III. Euro Area Grows More Distant


 

The deteriorating fiscal conditions are gradually making it clear that the government’s plan to join the Euro area in 2012 is unrealistic. Poland hasn’t fulfilled any of the Maastricht Treaty’s convergence criteria save its stipulations on the debt-to-GDP ratio and the benchmark interest rate.

 

  1. The budget deficit is going to be very far from Maastricht’s mandatory 3% of GDP until at least 2011. It is unrealistic to expect Poland’s deficit to decline at a rate similar to Hungary’s (which slimmed from 9.3% of GDP in 2006 to 3.8% in 2008): Since Poland is still an attractive investment target, business leaders will not put as much pressure on Warsaw to control its spending as they did on Budapest. Thus the pace of deficit reduction will be more moderate – but the price of slower reduction will be a later euro-adoption date.
  2. The EUR/PLN exchange rate is far too volatile for Poland to consider entering the ERM II, the EU’s waiting room for countries that want to adopt the common currency. Once a country joins ERM II, its currency can rise or fall no more than 15% against the euro for two consecutive years.
  3. Poland’s inflation rate, on the other hand, is on a promising downward trend.

The most optimistic scenario is that the country will be able to adopt the euro in 2015. Public opinion will not support expedited entry to the euro zone if it entails a lot of short-term sacrifice.
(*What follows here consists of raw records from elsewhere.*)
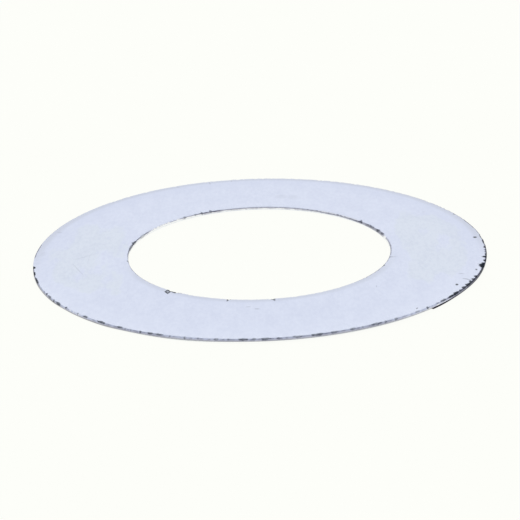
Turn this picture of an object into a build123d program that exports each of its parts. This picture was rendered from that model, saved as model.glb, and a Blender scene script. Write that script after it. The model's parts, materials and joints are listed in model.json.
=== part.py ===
from build123d import *
import os
from typing import NamedTuple

# Shim ring: one flat ring blanked and pierced in a single stroke from thin
# steel strip. It lies on Z = 0, with the axis of its bore along +Z.
# Both cut edges came off the tool the same way up: the corner at the bottom is
# rolled over, a straight burnished land stands above it, and the last of the
# metal has broken away along a slight taper to a sharp corner at the top face.
# Handling has knocked small nicks into those sharp top corners.
# Lengths are in millimetres, angles in degrees counter-clockwise from +X.

# Overall sizes
outer_diameter = 45.0
bore_diameter = 26.0
thickness = 0.3

# Section of a punched edge
roll_radius = 0.05  # rolled-over bottom corner
land_height = 0.1  # burnished land, straight above the roll
break_taper = 0.02  # how far the broken metal leans back from the land at the top face
nick_runout = 1.5  # a nick's cutter goes past both ends of its floor by this share of it

outer_radius = outer_diameter / 2
bore_radius = bore_diameter / 2


class Nick(NamedTuple):
    """A V-shaped nick across the top corner of an edge."""

    azimuth: float  # where its floor lies along the edge
    reach: float  # how far the floor runs in across the top face
    drop: float  # how far it comes down the edge
    behind: float  # half opening on the clockwise side
    ahead: float  # half opening on the counter-clockwise side


rim_nicks = [
    Nick(azimuth=344.4, reach=0.45, drop=0.2, behind=1.1, ahead=0.6),
    Nick(azimuth=330.6, reach=0.1, drop=0.12, behind=0.9, ahead=0.7),
    Nick(azimuth=323.4, reach=0.08, drop=0.12, behind=0.9, ahead=0.8),
    Nick(azimuth=318.4, reach=0.13, drop=0.13, behind=0.35, ahead=0.3),
    Nick(azimuth=245.6, reach=0.1, drop=0.12, behind=0.5, ahead=0.4),
    Nick(azimuth=235.2, reach=0.12, drop=0.12, behind=0.3, ahead=0.35),
    Nick(azimuth=229.5, reach=0.13, drop=0.14, behind=0.45, ahead=0.4),
    Nick(azimuth=212.4, reach=0.1, drop=0.12, behind=0.35, ahead=0.45),
    Nick(azimuth=195.6, reach=0.08, drop=0.12, behind=0.5, ahead=0.5),
    Nick(azimuth=191.0, reach=0.09, drop=0.13, behind=0.6, ahead=0.5),
]

bore_nicks = [
    Nick(azimuth=229.6, reach=0.72, drop=0.2, behind=0.35, ahead=0.42),
    Nick(azimuth=232.7, reach=0.24, drop=0.13, behind=0.2, ahead=0.22),
    Nick(azimuth=256.5, reach=0.5, drop=0.13, behind=0.1, ahead=0.1),
    Nick(azimuth=274.5, reach=0.46, drop=0.13, behind=0.12, ahead=0.1),
    Nick(azimuth=336.0, reach=0.17, drop=0.13, behind=0.2, ahead=0.17),
    Nick(azimuth=165.6, reach=0.18, drop=0.14, behind=0.4, ahead=0.3),
    Nick(azimuth=116.8, reach=0.34, drop=0.15, behind=0.12, ahead=0.16),
    Nick(azimuth=112.4, reach=0.32, drop=0.15, behind=0.2, ahead=0.16),
    Nick(azimuth=35.4, reach=0.38, drop=0.14, behind=0.3, ahead=0.16),
    Nick(azimuth=21.6, reach=0.3, drop=0.15, behind=0.3, ahead=0.26),
]


def ring_section():
    """Half section of the ring: both punched edges and the two flat faces."""
    land_top = roll_radius + land_height
    with BuildSketch(Plane.XZ) as section:
        with BuildLine():
            Line((bore_radius + roll_radius, 0), (outer_radius - roll_radius, 0))
            RadiusArc((outer_radius - roll_radius, 0), (outer_radius, roll_radius), -roll_radius)
            Line((outer_radius, roll_radius), (outer_radius, land_top))
            Line((outer_radius, land_top), (outer_radius - break_taper, thickness))
            Line((outer_radius - break_taper, thickness), (bore_radius + break_taper, thickness))
            Line((bore_radius + break_taper, thickness), (bore_radius, land_top))
            Line((bore_radius, land_top), (bore_radius, roll_radius))
            RadiusArc((bore_radius, roll_radius), (bore_radius + roll_radius, 0), -roll_radius)
        make_face()
    return section.sketch


def nick_cutter(corner_radius, outward, nick):
    """A V-shaped bar whose lowest line is the nick's floor.

    corner_radius is where the edge meets the top face. outward is 1 on the outer
    edge and -1 on the bore, the way off the metal along the radius.
    """
    floor = Vector(outward * nick.reach, 0, -nick.drop)
    mouth = Vector(corner_radius, 0, thickness - nick.drop) + floor * nick_runout
    # Seen from the mouth the bar is a V, whose arms end one drop above the top face.
    drops_tall = 2 + nick_runout
    arm_behind = Vector(0, -nick.behind, nick.drop) * drops_tall
    arm_ahead = Vector(0, nick.ahead, nick.drop) * drops_tall
    end_face = make_face(Polyline(mouth, mouth + arm_behind, mouth + arm_ahead, close=True))
    bar = extrude(end_face, amount=floor.length * (1 + 2 * nick_runout), dir=-floor)
    return Rot(0, 0, nick.azimuth) * bar


def shim_ring():
    """The plain punched ring, then the nicks in its two top corners."""
    ring = revolve(ring_section(), axis=Axis.Z)
    for nick in rim_nicks:
        ring -= nick_cutter(outer_radius - break_taper, 1, nick)
    for nick in bore_nicks:
        ring -= nick_cutter(bore_radius + break_taper, -1, nick)
    return ring


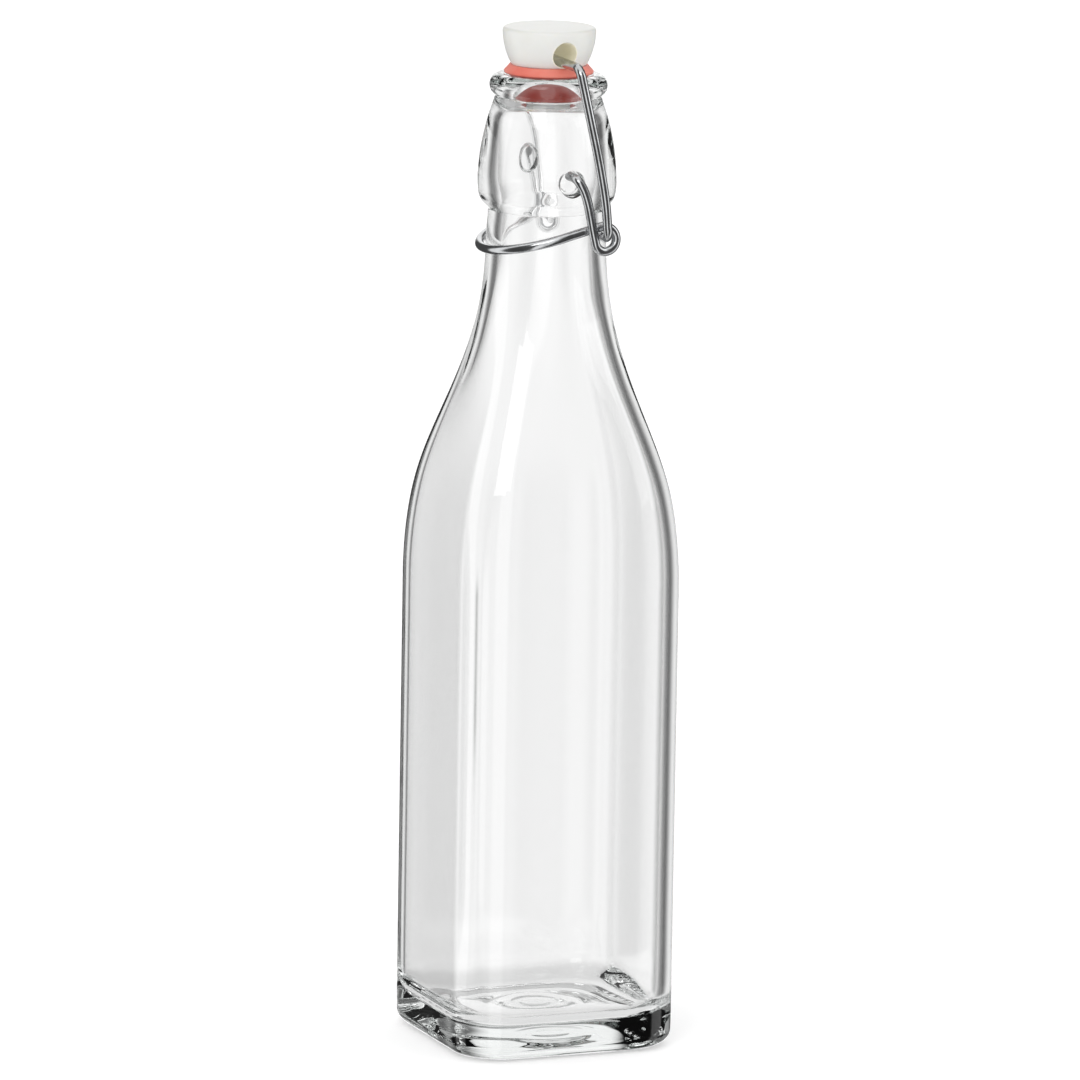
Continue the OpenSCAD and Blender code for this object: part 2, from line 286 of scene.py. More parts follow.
def buildBottle():
    # outside, from the foot up and over the lip
    footHalf = bottle["halfWidth"] - bottle["heel"]
    share = bottle["cornerShare"]
    outer, outerReach = addRoundedSquare("bottleGlass", footHalf, share, 0)
    rings = heelRings(0, footHalf, bottle["heel"], share, 7)
    for i in range(1, 9):
        rings.append((bottle["halfWidth"], share,
                      bottle["heel"] + (bottle["shoulderStart"] - bottle["heel"]) * i / 9))
    steps = bottle["shoulderRings"]
    for i in range(steps + 1):
        z = bottle["shoulderStart"] + (bottle["shoulderEnd"] - bottle["shoulderStart"]) * i / steps
        rings.append((halfWidthAt(z), 1.0 if i == steps else cornerShareAt(z), z))
    startEditing(outer, "FACE")
    bpy.ops.mesh.select_all(action="SELECT")
    growSquareRings(rings, footHalf, share, 0, outerReach)
    neck = bottle["neck"]
    profile = [(bottle["neckTop"], bottle["shoulderEnd"]), (15.8 * mm, 221 * mm), (neck, 222.4 * mm),
               (neck, 223.9 * mm), (neck, 224.35 * mm), (15.78 * mm, 224.5 * mm), (16.25 * mm, 225.0 * mm),
               (17.1 * mm, 225.95 * mm), (17.7 * mm, 226.75 * mm), (18.0 * mm, 227.35 * mm),
               (18.35 * mm, 228.7 * mm)]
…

Delaying the euro means the zloty will remain volatile and vulnerable to asymmetric shocks. Furthermore, membership in the “Euro club” is not just result of stability, but a mark of stability as well: The longer Poland delays introducing the euro, the greater the chance that investors will choose to send their funds to regional competitors that have already adopted the common currency. This puts Poland’s regional position at risk.

 

 

Source: National Bank of Poland

 

 


[1] Treasury Minister Aleksander Grad has already admitted that privatisation revenues will not meet their targets for this year.